Rearing heifer calves as herd replacements is the second-largest cost on dairy farms, accounting for approximately 20% of total production expenses.

Speaking during an Alltech webinar on calf health, Lauren Henry from the company outlined advice to get calves off to the best possible start.

“Calves that develop scour in early life never fully recover and lifetime milk production will be negatively impacted.

“When feeding colostrum, there is only one opportunity to get it right.

“Research shows 44% of colostrum samples collected on NI farms do not have adequate levels of immunoglobulins,” Henry stated.

She recommended following the 3-2-1 rule, with three litres of colostrum fed within two hours of being born as the first feed, adding the first five milkings should be fed to calves.

Weight gain

With heifer calves, the aim is to double birthweight by weaning age. For a 40kg calf, this means a liveweight gain of 0.6kg/day if weaning at 10 weeks old.

“Around 25% of calves will not meet this target and have lower subsequent yields as a result. In contrast, for every 0.1kg/day increase above target weight gain prior to weaning, first lactation yield increases by 150kg to 155kg of milk,” she said.

Diet and environment

To hit target weight gain, calves should be offered high-quality milk replacer with 26% crude protein content.

Straw, concentrate and fresh drinking water should also be introduced immediately to stimulate rumen development.

In calf houses, animals up to three weeks of age need air temperatures at 15°C or above.

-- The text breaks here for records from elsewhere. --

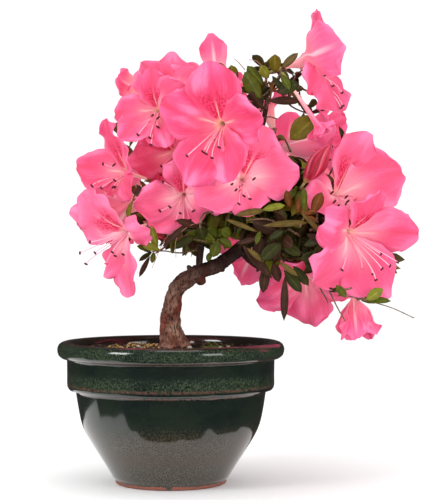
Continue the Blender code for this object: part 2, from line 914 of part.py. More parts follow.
def grow_sprig(name, sprig, mass, nodes, taken, blooms, own, collection):
    """A twig with a whorl of clear leaves, or nothing where too few leaves are clear."""
    tip, way, leaves, length, draws = sprig
    hub = Vector(mass["hub"])
    if not inside_space([tip], hub, mass["space"]):
        return []
    mark = len(nodes)
    twig = grow_twig(
        name, nodes, tip, TWIG_FOOT, TWIG_TIP, taken + blooms, collection
    )
    if not twig:
        return []
    back = (twig_foot(twig) - tip).normalized()
    kept, trees = [], []
    for index, blade in enumerate(leaf_whorl(way, leaves, draws)):
        root = tip + back * LEAF_STEP * index
        leaf = make_leaf(
            name + "_leaf_%d" % index, root, blade, way, length, collection
        )
        corners = [vert.co for vert in leaf.data.vertices]
        clear = inside_space(corners, hub, mass["space"])
        if clear and not touches(leaf, taken + own + trees):
            kept.append(leaf)
            trees.append(tree_of(leaf))
        else:
            bpy.data.objects.remove(leaf, do_unlink=True)
    if len(kept) >= FEWEST_LEAVES:
        return [tree_of(twig)] + trees
    for item in kept + [twig]:
        bpy.data.objects.remove(item, do_unlink=True)
    del nodes[mark:]
    return []


def others_of(trees, name):
    return [tree for other in MASSES if other != name for tree in trees[other]]


def make_masses(parts, material, limbs):
    """All blooms first, so that each mass's twigs and leaves can keep clear of the rest."""
    limb_trees = [tree_of(item) for item in limbs]
    pieces, ends, trees, blooms = {}, {}, {}, {}
    for name, mass in MASSES.items():
        pieces[name] = new_collection(name + "_pieces")
        ends[name], trees[name], blooms[name] = [], [], []
        for key, values in mass["blooms"].items():
            bloom, stalk, end = make_bloom(name + "_bloom_" + key, values, pieces[name])
            ends[name].append(end)
            blooms[name].append(tree_of(bloom))
            trees[name] += [blooms[name][-1], tree_of(stalk)]
        for index, values in enumerate(mass["buds"]):
            bud, end = make_bud(name + "_bud_%d" % index, values, pieces[name])
            ends[name].append(end)
            trees[name].append(tree_of(bud))
    stems, nodes = {}, {}
    for name, mass in MASSES.items():
        end, way, radius = bough_end(BOUGHS[mass["bough"]][1])
        foot = end + way * GAP
        hub = Vector(mass["hub"])
        middle = foot + way * (hub - foot).length * STEM_BEND
        stems[name] = limb(
            name + "_stem",
            (
                (*foot, radius),
                (*middle, radius * STEM_TAPER),
                (*hub, TWIG_FOOT),
            ),
            STEM_SIDES,
            pieces[name],
            spacing=STEM_SPACING,
        )
        trees[name].append(tree_of(stems[name]))
        low, high = STEM_NODES
        nodes[name] = [foot.lerp(middle, low), middle, middle.lerp(hub, high), hub]
    for name, mass in MASSES.items():
        taken = limb_trees + others_of(trees, name)
        hub = Vector(mass["hub"])
        for index, end in enumerate(sorted(ends[name], key=lambda p: (p - hub).length)):
            for avoided in (taken + blooms[name], taken):
                twig = grow_twig(
                    name + "_twig_%d" % index,
                    nodes[name],
                    end,
                    TWIG_FOOT,
                    STALK_RADIUS,
                    avoided,
                    pieces[name],
                )
                if twig:
                    break
            if twig:
                trees[name].append(tree_of(twig))
            else:
                print("no clear way for bloom", index, "of", name)
    for name, mass in MASSES.items():
        taken = limb_trees + others_of(trees, name)
        for number, sprig in enumerate(sprig_rule(mass)):
            trees[name] += grow_sprig(
                name + "_sprig_%d" % number,
                sprig,
                mass,
                nodes[name],
                taken,
                blooms[name],
                trees[name],
                pieces[name],
            )
    for name in MASSES:
        stem = stems[name]
        pieces[name].objects.unlink(stem)
        parts.objects.link(stem)
        mass = fused(stem, pieces[name], name, parts, material, solver="MANIFOLD")
        keep_outer_body(mass)
        bpy.data.collections.remove(pieces[name])


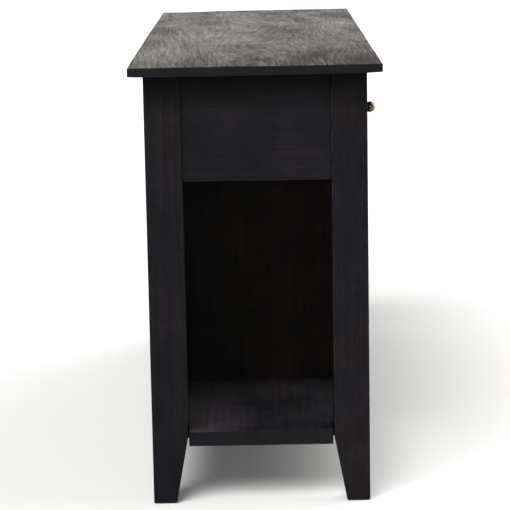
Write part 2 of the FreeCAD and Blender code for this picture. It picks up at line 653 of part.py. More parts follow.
def check_model():
    """Stops if any object failed or any sub-part isn't valid solid geometry."""
    failed = [item.Label for item in doc.Objects if {"Invalid", "Error"} & set(item.State)]
    if failed:
        raise RuntimeError(f"failed objects: {failed}")
    for piece in nodes:
        if piece.Shape.isNull() or not piece.Shape.isValid() or not piece.Shape.Solids:
            raise RuntimeError(f"{piece.Label} has no valid solid")


fill_sheet()
table_top()
end_aprons()
back_apron()
front_top_rail()
front_low_rail()
dividers_and_posts()
legs()
shelf()
partitions()
back_boards()
runners_and_kickers()
guides()
drawers()
doc.recompute()
check_model()

os.makedirs(PARTS_FOLDER, exist_ok=True)
for piece in nodes:
    piece.Shape.exportStep(f"{PARTS_FOLDER}/{piece.Label}.step")
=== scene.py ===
"""Console table of black-stained hardwood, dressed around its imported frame: legs, aprons, rails, shelf,
back, top and three drawers, in the order in which they are put together."""

import math
import random

import bmesh
import bpy
from mathutils import Matrix, Vector, noise


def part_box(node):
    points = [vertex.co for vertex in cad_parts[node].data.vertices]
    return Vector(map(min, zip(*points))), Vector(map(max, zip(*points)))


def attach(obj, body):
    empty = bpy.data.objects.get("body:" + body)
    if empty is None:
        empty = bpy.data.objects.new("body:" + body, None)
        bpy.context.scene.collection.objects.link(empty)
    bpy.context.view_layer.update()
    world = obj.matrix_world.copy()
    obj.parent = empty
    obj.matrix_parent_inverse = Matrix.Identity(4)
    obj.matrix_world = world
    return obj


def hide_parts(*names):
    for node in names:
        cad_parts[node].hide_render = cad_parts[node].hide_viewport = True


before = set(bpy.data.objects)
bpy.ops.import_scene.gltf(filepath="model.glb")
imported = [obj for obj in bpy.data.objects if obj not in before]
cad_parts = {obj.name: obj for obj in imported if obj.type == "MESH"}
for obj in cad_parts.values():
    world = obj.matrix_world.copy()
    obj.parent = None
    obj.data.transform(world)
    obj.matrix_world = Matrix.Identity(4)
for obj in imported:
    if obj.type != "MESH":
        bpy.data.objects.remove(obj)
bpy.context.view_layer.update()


# ---- Studio ---------------------------------------------------------------------------------------------
# A seamless pale paper floor under a large key softbox above one end and a little behind, with a wide fill
# from the front, a small card low at that end to catch the brass, and a dim even room around them. The table
# is seen from one end through a long lens.

FLOOR_SIZE = 300.0
FLOOR_PALE = "#e7e6e4"
ROOM_PALE = "#f3f4f6"
ROOM_LIGHT = 0.38
SOFTBOXES = {  # strength, then softness, height above the horizon and bearing from +X in degrees
    "key_softbox": (3.4, 42, 50, 152),
    "fill_softbox": (2.5, 70, 30, -60),
    "catch_card": (0.5, 12, 13, 186),
}


def linear(hex_colour):
    """An sRGB hex colour as linear red, green, blue and alpha."""
    parts = [int(hex_colour[i:i + 2], 16) / 255 for i in (1, 3, 5)]
    return (*(c / 12.92 if c <= 0.04045 else ((c + 0.055) / 1.055) ** 2.4 for c in parts), 1.0)


def add(tree, kind, links=(), stops=(), **settings):
    """Adds a shader node. Settings name its properties or its inputs, links are (input, output) pairs, and
    stops are a colour ramp's places and colours."""
    made = tree.nodes.new(kind)
    for name, setting in settings.items():
        if hasattr(made, name):
            setattr(made, name, setting)
        else:
            made.inputs[name.replace("_", " ")].default_value = setting
    for socket, source in links:
        tree.links.new(source, made.inputs[socket])
    while stops and len(made.color_ramp.elements) < len(stops):
        made.color_ramp.elements.new(0.5)
    for index, (place, colour) in enumerate(stops):
        made.color_ramp.elements[index].position = place
        made.color_ramp.elements[index].color = colour
    return made


def new_material(name):
    """An empty material and its node tree."""
    material = bpy.data.materials.new(name)
    material.use_nodes = True
    material.node_tree.nodes.clear()
    return material, material.node_tree


bm = bmesh.new()
bmesh.ops.create_grid(bm, x_segments=1, y_segments=1, size=FLOOR_SIZE / 2)
floor_mesh = bpy.data.meshes.new("floor")
bm.to_mesh(floor_mesh)
bm.free()
floor = bpy.data.objects.new("floor", floor_mesh)
bpy.context.collection.objects.link(floor)
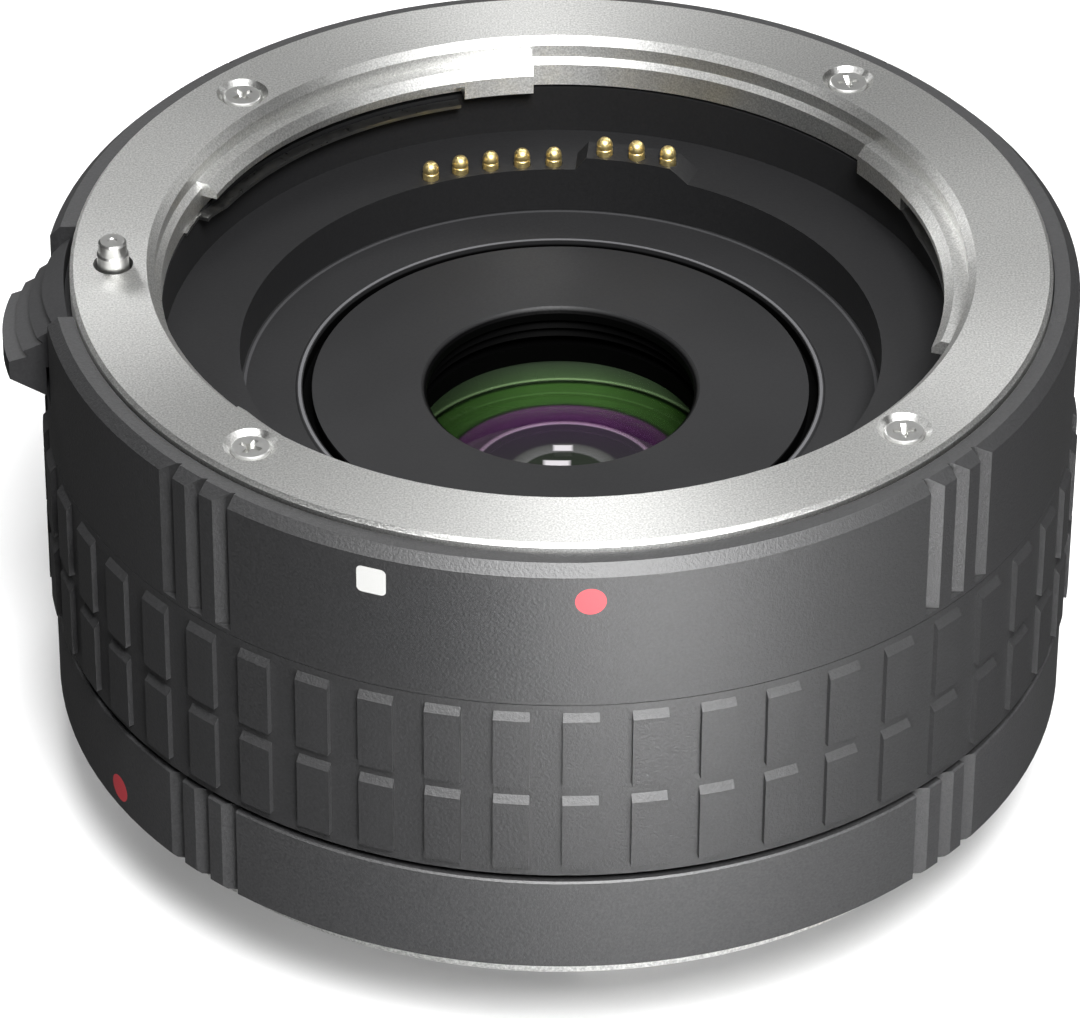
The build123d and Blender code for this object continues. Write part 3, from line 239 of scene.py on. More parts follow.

“Below this, they are burning more energy to stay warm, rather than gain weight. This means feed intakes need to increase,” advised Henry.


Also speaking during the webinar, veterinary consultant, Dr Catharina Berge said that when calves develop scour and do recover, on average, their first lactation yield is down 300 litres.

Regardless of whether calf scour can be caused by a bacteria, virus or protozoa, Berge said the first step in treating animals is rehydrating with electrolytes.

“Dehydration is the primary cause of death linked to scour, so keep replenishing fluids. There are commercial electrolytes available, but a home mix with salt, sugar and bicarb of soda will also work,” she said.

To identify if a calf is dehydrated, Berge advised farmers to pinch the skin of a calf. If the skin bounces back into place immediately, the calf is properly hydrated. If it takes one to three seconds for the skin to return to normal, the calf is between 6% and 8% dehydrated.

“If it takes five seconds, the calf is 10% dehydrated. For a 50kg calf, this means getting five litres of fluid into the animal,” Berge outlined.


Feeding via a bottle is preferable to tubing, which in turn is better than intravenous methods. The advice was to give affected calves a non-steroidal anti-inflammatory, but not antibiotics.

“Dutch research shows using antibiotics to treat scour increases the rate of crypto. Calves routinely treated with antibiotics had twice as much scour as those sporadically treated for other sickness.

Concentrate intakes were also lower, as was weight gain. An antibiotic should only be used if the calf has a fever,” she said.

Berge also advised farmers to keep feeding milk replacer as well as electrolytes during a scour outbreak, as the calf needs energy to aid recovery, and to make sure this milk is at body temperature when fed.